The security guards at my office are lovely -- really -- even if they're a bit forward at times. Even if they do tend to work lines I wouldn't sign after three dirty martinis on a night I was actually, erm, buying, if you get my drift. So certainly not while flashing my badge, head down, quick smile thanks, into work. But then this morning, from one of the guards, this:

"You look like a bottle."


Which slowed, if didn't stop me. Odd of him to point it out, I'm thinking. A bit inappropriate perhaps. But, I do. I do look like a bottle. A little thrill of recognition. I am seen for what I am! I am accurately defined! I am a 5'1", brown-haired, bottle-shaped girl in desperate need of an eyebrow waxing and it is good.

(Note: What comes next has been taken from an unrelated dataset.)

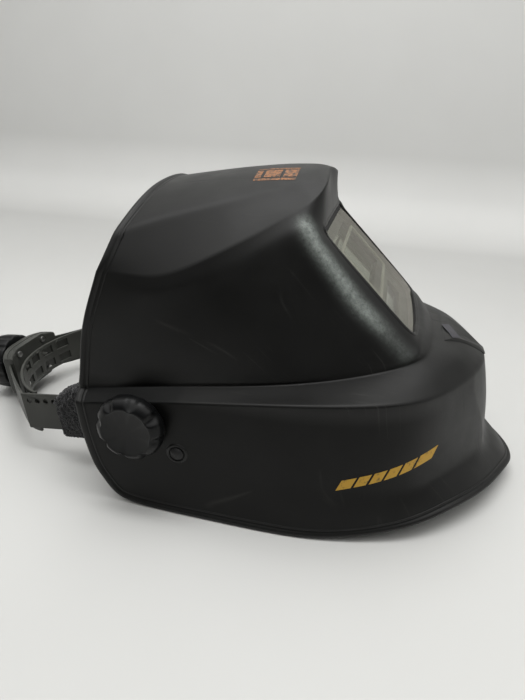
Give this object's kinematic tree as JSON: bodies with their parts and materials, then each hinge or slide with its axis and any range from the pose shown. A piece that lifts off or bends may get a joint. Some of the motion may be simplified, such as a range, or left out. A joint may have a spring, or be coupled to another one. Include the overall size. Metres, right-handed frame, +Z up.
{
  "type": "welding helmet",
  "caption": "Flip-up welding helmet with a moulded shell, angled filter window, side tension knobs and a ratchet-adjusted headband, resting on its jaw rim.",
  "frame": {"origin": "on the floor under the middle of the overall length and width, as the helmet rests on its jaw rim", "axes": "+X forward out of the chin, +Y the wearer's left, +Z up; this is the resting pose, not the worn one"},
  "size_m": [0.4562, 0.268, 0.219],
  "materials": {
    "shell_plastic": "semi-matte moulded charcoal black, finely scuffed",
    "knob_plastic": "satin moulded black",
    "band_plastic": "satin grey-black flexible plastic",
    "black_plastic": "satin moulded black",
    "cartridge_plastic": "fine-textured black",
    "control_plastic": "dark grey moulded",
    "test_button": "dull red rubber",
    "clear_lens": "clear polycarbonate, faintly scratched",
    "filter_glass": "dark green filter glass",
    "sensor_window": "dark red lens",
    "solar_cell": "blue-black cell",
    "circuit_board": "green board",
    "black_rubber": "matt",
    "steel": "plated",
    "sweatband": "quilted sweat cloth over foam",
    "sleeve_cloth": "black looped towelling"
  },
  "bodies": {
    "shell": {"shell": "shell_plastic", "cover_lens": "clear_lens", "lens_gasket": "black_rubber", "cartridge_bezel": "cartridge_plastic", "filter_glass": "filter_glass", "solar_cell": "solar_cell", "circuit_board": "circuit_board", "arc_sensor_left": "sensor_window", "arc_sensor_right": "sensor_window", "cartridge_tray": "cartridge_plastic", "inner_lens": "clear_lens", "battery": "steel", "cartridge_holder": "black_plastic", "holder_screws": "steel", "friction_washer_left": "black_rubber", "friction_washer_right": "black_rubber", "stop_pin": "black_plastic"},
    "headgear": {"pivot_bolt_left": "black_plastic", "pivot_bolt_right": "black_plastic", "pivot_arm_left": "black_plastic", "pivot_arm_right": "black_plastic", "tilt_stop_plate": "black_plastic", "arm_rivets": "black_plastic", "headband": "band_plastic", "crown_strap_left": "band_plastic", "crown_strap_right": "band_plastic", "crown_snaps": "black_plastic", "crown_rivets": "black_plastic", "brow_pad": "sweatband", "side_sleeve_left": "sleeve_cloth", "side_sleeve_right": "sleeve_cloth"},
    "rear_adjuster": {"rear_strap_left": "band_plastic", "rear_strap_right": "band_plastic", "ratchet_housing": "band_plastic", "ratchet_cover": "band_plastic", "case_screws": "steel", "nape_band": "band_plastic", "click_spring": "steel"},
    "ratchet_dial": {"ratchet_knob": "knob_plastic", "pinion": "black_plastic"},
    "washer_left": {"tension_washer_left": "black_plastic"},
    "washer_right": {"tension_washer_right": "black_plastic"},
    "knob_left": {"side_knob_left": "knob_plastic"},
    "knob_right": {"side_knob_right": "knob_plastic"},
    "battery_cap": {"battery_cap": "control_plastic"},
    "shade_knob": {"shade_knob": "control_plastic"},
    "sensitivity_knob": {"sensitivity_knob": "control_plastic"},
    "delay_knob": {"delay_knob": "control_plastic"},
    "test_button": {"test_button": "test_button"},
    "cartridge_bail": {"cartridge_bail": "steel"}
  },
  "joints": [
    {"name": "headgear_tilt", "type": "hinge", "parent": "shell", "child": "headgear", "pos_m": [-0.0313, 0, 0.068], "axis": [0, 1, 0], "range_deg": [-42, 36]},
    {"name": "band_length", "type": "slide", "parent": "headgear", "child": "rear_adjuster", "axis": [0.993, 0, 0.1184], "range_m": [-0.012, 0.014]},
    {"name": "ratchet_turn", "type": "hinge", "parent": "rear_adjuster", "child": "ratchet_dial", "pos_m": [-0.2058, 0, 0.02806], "axis": [0.993, 0, 0.1184], "range_deg": [-125, 145]},
    {"name": "clamp_left", "type": "slide", "parent": "shell", "child": "washer_left", "axis": [0, 1, 0], "range_m": [0, 0.0019]},
    {"name": "clamp_right", "type": "slide", "parent": "shell", "child": "washer_right", "axis": [0, -1, 0], "range_m": [0, 0.0019]},
    {"name": "knob_turn_left", "type": "hinge", "parent": "washer_left", "child": "knob_left", "pos_m": [-0.0313, 0.128, 0.068], "axis": [0, 1, 0], "range_deg": [0, 540]},
    {"name": "knob_turn_right", "type": "hinge", "parent": "washer_right", "child": "knob_right", "pos_m": [-0.0313, -0.128, 0.068], "axis": [0, -1, 0], "range_deg": [0, 540]},
    {"name": "battery_cap_turn", "type": "hinge", "parent": "shell", "child": "battery_cap", "pos_m": [0.11463, -0.038, 0.12233], "axis": [-0.6896, 0, -0.7242], "range_deg": [0, 50]},
    {"name": "shade_turn", "type": "hinge", "parent": "shell", "child": "shade_knob", "pos_m": [0.11325, -0.013, 0.12088], "axis": [-0.6896, 0, -0.7242], "range_deg": [-135, 135]},
    {"name": "sensitivity_turn", "type": "hinge", "parent": "shell", "child": "sensitivity_knob", "pos_m": [0.11325, 0.007, 0.12088], "axis": [-0.6896, 0, -0.7242], "range_deg": [-135, 135]},
    {"name": "delay_turn", "type": "hinge", "parent": "shell", "child": "delay_knob", "pos_m": [0.11325, 0.025, 0.12088], "axis": [-0.6896, 0, -0.7242], "range_deg": [-135, 135]},
    {"name": "test_press", "type": "slide", "parent": "shell", "child": "test_button", "axis": [0.6896, 0, 0.7242], "range_m": [0, 0.0012], "stiffness_N_per_m": 400, "springref_m": -0.001},
    {"name": "bail_swing", "type": "hinge", "parent": "shell", "child": "cartridge_bail", "pos_m": [0.1256, 0, 0.10774], "axis": [0, 1, 0], "range_deg": [-75, 0]}
  ],
  "couplings": [
    {"joint": "band_length", "follows": "ratchet_turn", "m_per_rad": 0.0054},
    {"joint": "clamp_left", "follows": "knob_turn_left", "m_per_rad": 0.00019894},
    {"joint": "clamp_right", "follows": "knob_turn_right", "m_per_rad": 0.00019894}
  ]
}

It made my day, I'm not ashamed to say.

And then it struck me that the guard had a cold.

oh.

what. ever.


And then it struck me that I was on the elevator and ten floors up before I'd figured it out.

oi.

No bottle, I. Though apparently, to my dismay, just as clever.

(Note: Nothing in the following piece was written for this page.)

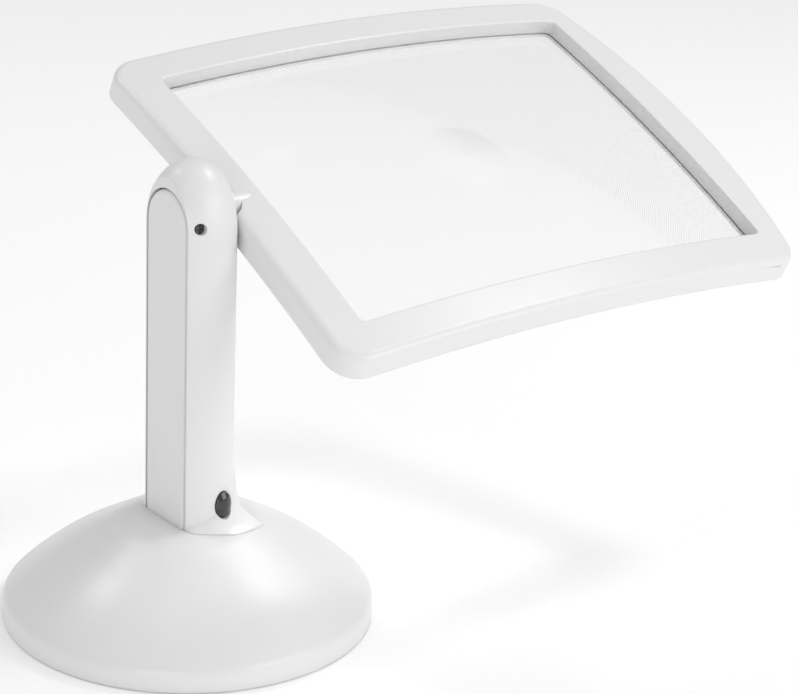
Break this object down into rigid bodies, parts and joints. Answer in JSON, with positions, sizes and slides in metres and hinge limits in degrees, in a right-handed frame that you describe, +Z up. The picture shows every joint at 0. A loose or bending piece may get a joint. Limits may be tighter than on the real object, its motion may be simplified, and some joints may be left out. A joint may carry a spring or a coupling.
{
  "type": "low vision magnifier",
  "caption": "Desk reading magnifier: large clear sheet lens in a curved white frame, tilting on a short post with a push button, on a weighted round base.",
  "frame": {"origin": "centre of the round base, at the level of the table that its pads stand on", "axes": "+X runs along the tilt axis from the post towards the lens frame, +Z is up, -Y is the side with the push button"},
  "size_m": [0.3, 0.1556, 0.1889],
  "materials": {
    "white_shell": "satin moulded white ABS",
    "white_frame": "satin moulded white ABS",
    "white_panel": "satin moulded white ABS, fine texture",
    "grey_plastic": "plain moulded underside plastic",
    "clear_lens": "clear acrylic sheet with fine concentric ribs",
    "black_button": "polished black",
    "black_plastic": "plain black moulding",
    "iron_weight": "as cast",
    "steel_screw": "zinc plated",
    "dark_screw": "black oxide",
    "nickel_contact": "nickel plated",
    "cell_wrap": "plain printed-free film over steel can",
    "foam_rubber": "soft anti-slip pad",
    "brass_axle": "turned",
    "acetal": "self-lubricating bush",
    "light_strip": "white solder mask on flexible strip",
    "lamp": "clear lamp body",
    "window": "frosted clear strip",
    "lead_jacket": "white two core lead"
  },
  "bodies": {
    "stand": {"base_cover": "white_shell", "base_plate": "grey_plastic", "ballast_ring": "iron_weight", "foot_pads": "foam_rubber", "base_screws": "steel_screw", "battery_cells": "cell_wrap", "battery_springs": "nickel_contact", "battery_contacts": "nickel_contact", "post_shell": "white_shell", "post_front_panel": "white_panel", "panel_screw": "dark_screw", "post_screws": "steel_screw", "switch_body": "black_plastic", "pivot_bush": "acetal", "post_lead": "lead_jacket"},
    "battery_door": {"battery_door": "grey_plastic", "door_pad": "foam_rubber"},
    "push_button": {"switch_button": "black_button", "switch_plunger": "black_plastic"},
    "lens_frame": {"lens_frame_top": "white_frame", "lens_frame_bottom": "white_frame", "fresnel_lens": "clear_lens", "pivot_axle": "brass_axle", "friction_washer": "foam_rubber", "wave_washer": "steel_screw", "pivot_nut": "steel_screw", "led_strips": "light_strip", "leds": "lamp", "led_windows": "window", "frame_screws": "steel_screw"}
  },
  "joints": [
    {"name": "lens_tilt", "type": "hinge", "parent": "stand", "child": "lens_frame", "pos_m": [0.012, 0, 0.1485], "axis": [1, 0, 0], "range_deg": [-114, 65]},
    {"name": "button_press", "type": "slide", "parent": "stand", "child": "push_button", "axis": [0, 1, 0], "range_m": [0, 0.0012], "stiffness_N_per_m": 900},
    {"name": "battery_door_lift", "type": "slide", "parent": "stand", "child": "battery_door", "axis": [0, 0, -1], "range_m": [0, 0.02]}
  ]
}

posted by jill at 5/30/2006 11:55:00 AM |

dig it

During a walk on the beach, I pass a young Chinese family. The mother is making lunch under the shade of an umbrella. The father, plastic shovel in hand, is working on a hole as his barely-toddler son watches intently from the edge, feet dangling.

A burst of joy stops me in my tracks: They made it!!

And then waiting a moment longer to see if anyone else emerges, when no one does, I continue on.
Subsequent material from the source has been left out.